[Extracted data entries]

-- Begin --

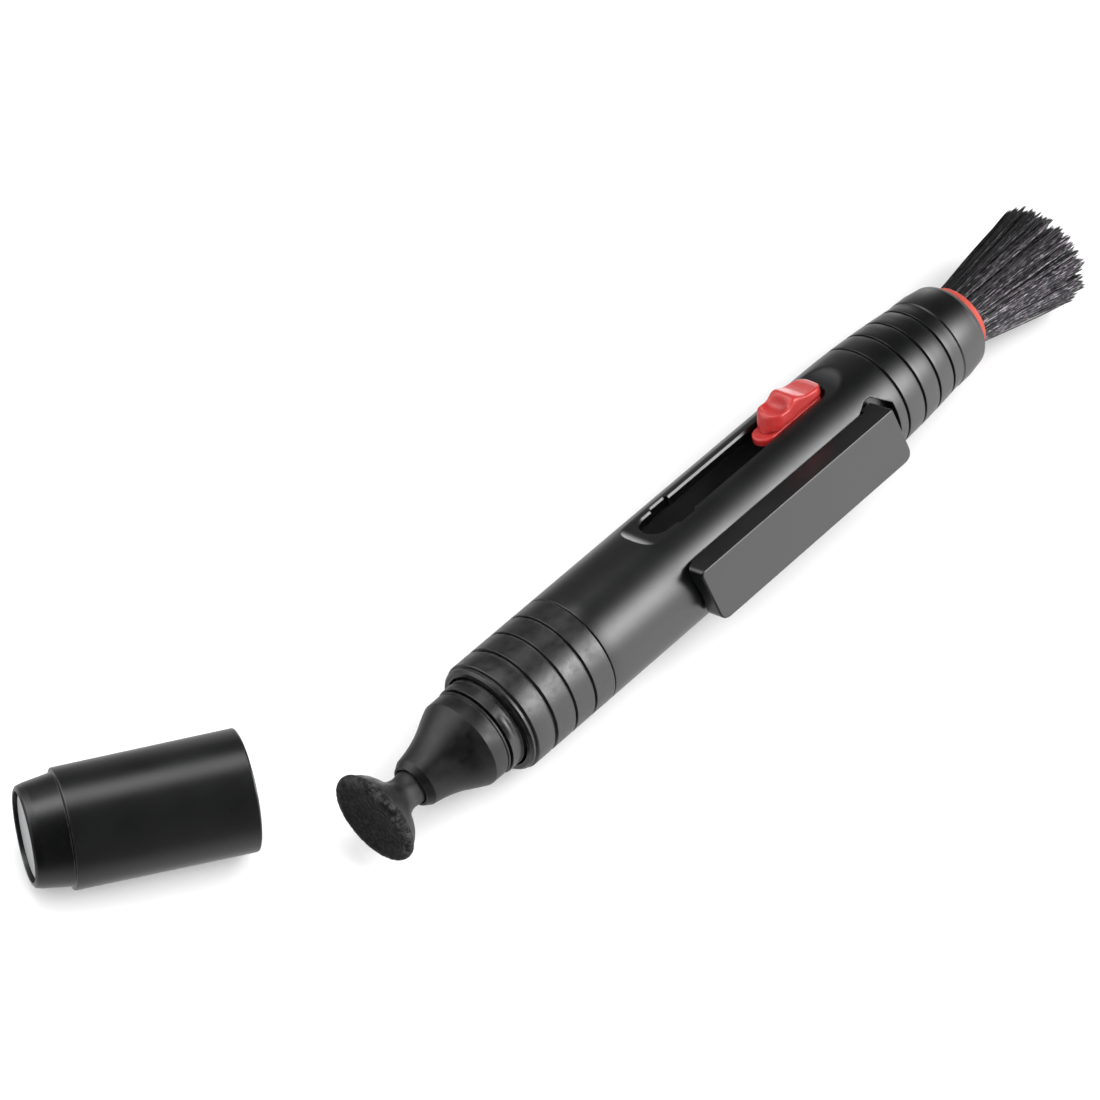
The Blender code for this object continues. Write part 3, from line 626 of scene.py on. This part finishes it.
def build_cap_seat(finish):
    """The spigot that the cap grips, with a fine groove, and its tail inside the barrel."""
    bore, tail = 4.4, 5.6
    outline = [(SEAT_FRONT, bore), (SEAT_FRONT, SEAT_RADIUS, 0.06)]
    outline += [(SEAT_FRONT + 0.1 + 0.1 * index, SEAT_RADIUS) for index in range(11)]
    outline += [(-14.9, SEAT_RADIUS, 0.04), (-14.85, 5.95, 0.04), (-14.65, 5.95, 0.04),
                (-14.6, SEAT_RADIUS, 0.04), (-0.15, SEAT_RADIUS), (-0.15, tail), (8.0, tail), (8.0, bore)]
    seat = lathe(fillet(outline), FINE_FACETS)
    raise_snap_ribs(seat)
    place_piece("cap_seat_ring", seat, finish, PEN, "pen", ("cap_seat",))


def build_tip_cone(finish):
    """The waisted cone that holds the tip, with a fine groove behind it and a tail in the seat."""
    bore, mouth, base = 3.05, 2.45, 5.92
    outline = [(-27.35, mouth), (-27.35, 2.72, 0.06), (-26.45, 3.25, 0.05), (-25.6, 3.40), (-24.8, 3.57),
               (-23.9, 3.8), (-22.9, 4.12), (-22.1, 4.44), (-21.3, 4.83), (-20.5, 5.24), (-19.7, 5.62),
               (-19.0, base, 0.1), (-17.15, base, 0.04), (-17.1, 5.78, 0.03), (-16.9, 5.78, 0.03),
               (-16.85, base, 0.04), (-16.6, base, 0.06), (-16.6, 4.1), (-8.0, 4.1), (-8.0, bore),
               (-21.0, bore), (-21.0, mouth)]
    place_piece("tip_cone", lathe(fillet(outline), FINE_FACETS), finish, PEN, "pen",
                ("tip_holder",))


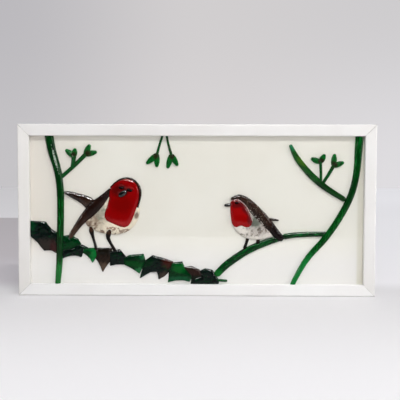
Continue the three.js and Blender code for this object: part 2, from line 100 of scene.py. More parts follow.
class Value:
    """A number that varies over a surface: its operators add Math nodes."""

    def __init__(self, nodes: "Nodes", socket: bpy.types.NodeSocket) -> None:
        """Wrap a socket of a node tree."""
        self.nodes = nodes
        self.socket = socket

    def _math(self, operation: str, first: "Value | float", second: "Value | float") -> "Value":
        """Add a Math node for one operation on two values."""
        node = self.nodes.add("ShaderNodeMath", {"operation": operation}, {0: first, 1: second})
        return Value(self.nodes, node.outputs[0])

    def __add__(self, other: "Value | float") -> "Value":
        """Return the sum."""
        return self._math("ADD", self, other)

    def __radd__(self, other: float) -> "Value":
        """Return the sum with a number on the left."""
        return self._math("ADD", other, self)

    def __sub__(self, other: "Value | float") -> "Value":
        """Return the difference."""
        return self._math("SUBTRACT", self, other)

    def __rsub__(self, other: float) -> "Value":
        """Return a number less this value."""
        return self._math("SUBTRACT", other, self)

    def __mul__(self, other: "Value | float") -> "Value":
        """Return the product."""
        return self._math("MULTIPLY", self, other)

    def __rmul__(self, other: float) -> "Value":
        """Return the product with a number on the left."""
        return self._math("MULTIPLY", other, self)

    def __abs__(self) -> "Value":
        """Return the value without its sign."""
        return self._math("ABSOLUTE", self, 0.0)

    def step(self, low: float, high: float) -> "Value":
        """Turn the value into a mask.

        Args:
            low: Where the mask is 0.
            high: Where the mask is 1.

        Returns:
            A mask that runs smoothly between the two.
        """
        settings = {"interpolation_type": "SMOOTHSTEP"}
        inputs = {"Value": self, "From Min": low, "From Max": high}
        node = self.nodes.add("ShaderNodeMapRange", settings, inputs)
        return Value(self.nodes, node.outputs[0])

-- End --

§ **What you should do**: Exact output of every entry is required.

§ **Written solution**:
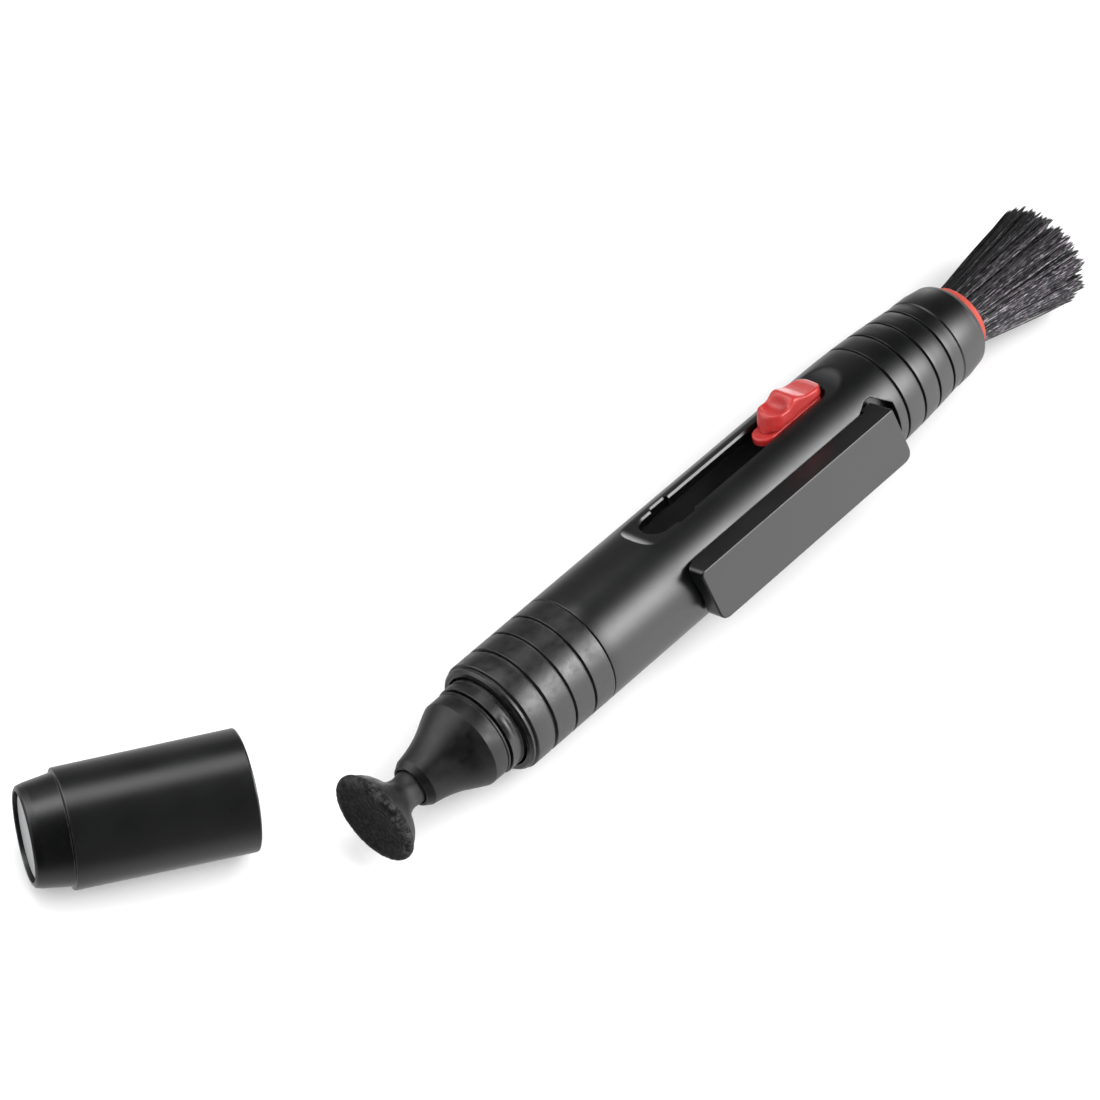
The Blender code for this object continues. Write part 3, from line 626 of scene.py on. This part finishes it.
def build_cap_seat(finish):
    """The spigot that the cap grips, with a fine groove, and its tail inside the barrel."""
    bore, tail = 4.4, 5.6
    outline = [(SEAT_FRONT, bore), (SEAT_FRONT, SEAT_RADIUS, 0.06)]
    outline += [(SEAT_FRONT + 0.1 + 0.1 * index, SEAT_RADIUS) for index in range(11)]
    outline += [(-14.9, SEAT_RADIUS, 0.04), (-14.85, 5.95, 0.04), (-14.65, 5.95, 0.04),
                (-14.6, SEAT_RADIUS, 0.04), (-0.15, SEAT_RADIUS), (-0.15, tail), (8.0, tail), (8.0, bore)]
    seat = lathe(fillet(outline), FINE_FACETS)
    raise_snap_ribs(seat)
    place_piece("cap_seat_ring", seat, finish, PEN, "pen", ("cap_seat",))


def build_tip_cone(finish):
    """The waisted cone that holds the tip, with a fine groove behind it and a tail in the seat."""
    bore, mouth, base = 3.05, 2.45, 5.92
    outline = [(-27.35, mouth), (-27.35, 2.72, 0.06), (-26.45, 3.25, 0.05), (-25.6, 3.40), (-24.8, 3.57),
               (-23.9, 3.8), (-22.9, 4.12), (-22.1, 4.44), (-21.3, 4.83), (-20.5, 5.24), (-19.7, 5.62),
               (-19.0, base, 0.1), (-17.15, base, 0.04), (-17.1, 5.78, 0.03), (-16.9, 5.78, 0.03),
               (-16.85, base, 0.04), (-16.6, base, 0.06), (-16.6, 4.1), (-8.0, 4.1), (-8.0, bore),
               (-21.0, bore), (-21.0, mouth)]
    place_piece("tip_cone", lathe(fillet(outline), FINE_FACETS), finish, PEN, "pen",
                ("tip_holder",))


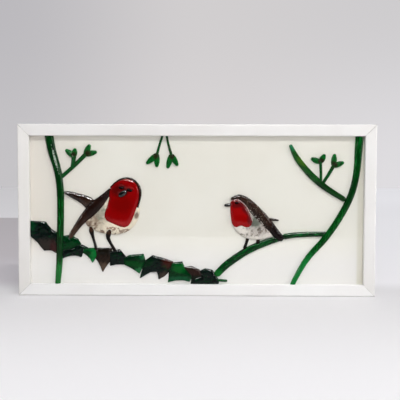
Continue the three.js and Blender code for this object: part 2, from line 100 of scene.py. More parts follow.
class Value:
    """A number that varies over a surface: its operators add Math nodes."""

    def __init__(self, nodes: "Nodes", socket: bpy.types.NodeSocket) -> None:
        """Wrap a socket of a node tree."""
        self.nodes = nodes
        self.socket = socket

    def _math(self, operation: str, first: "Value | float", second: "Value | float") -> "Value":
        """Add a Math node for one operation on two values."""
        node = self.nodes.add("ShaderNodeMath", {"operation": operation}, {0: first, 1: second})
        return Value(self.nodes, node.outputs[0])

    def __add__(self, other: "Value | float") -> "Value":
        """Return the sum."""
        return self._math("ADD", self, other)

    def __radd__(self, other: float) -> "Value":
        """Return the sum with a number on the left."""
        return self._math("ADD", other, self)

    def __sub__(self, other: "Value | float") -> "Value":
        """Return the difference."""
        return self._math("SUBTRACT", self, other)

    def __rsub__(self, other: float) -> "Value":
        """Return a number less this value."""
        return self._math("SUBTRACT", other, self)

    def __mul__(self, other: "Value | float") -> "Value":
        """Return the product."""
        return self._math("MULTIPLY", self, other)

    def __rmul__(self, other: float) -> "Value":
        """Return the product with a number on the left."""
        return self._math("MULTIPLY", other, self)

    def __abs__(self) -> "Value":
        """Return the value without its sign."""
        return self._math("ABSOLUTE", self, 0.0)

    def step(self, low: float, high: float) -> "Value":
        """Turn the value into a mask.

        Args:
            low: Where the mask is 0.
            high: Where the mask is 1.

        Returns:
            A mask that runs smoothly between the two.
        """
        settings = {"interpolation_type": "SMOOTHSTEP"}
        inputs = {"Value": self, "From Min": low, "From Max": high}
        node = self.nodes.add("ShaderNodeMapRange", settings, inputs)
        return Value(self.nodes, node.outputs[0])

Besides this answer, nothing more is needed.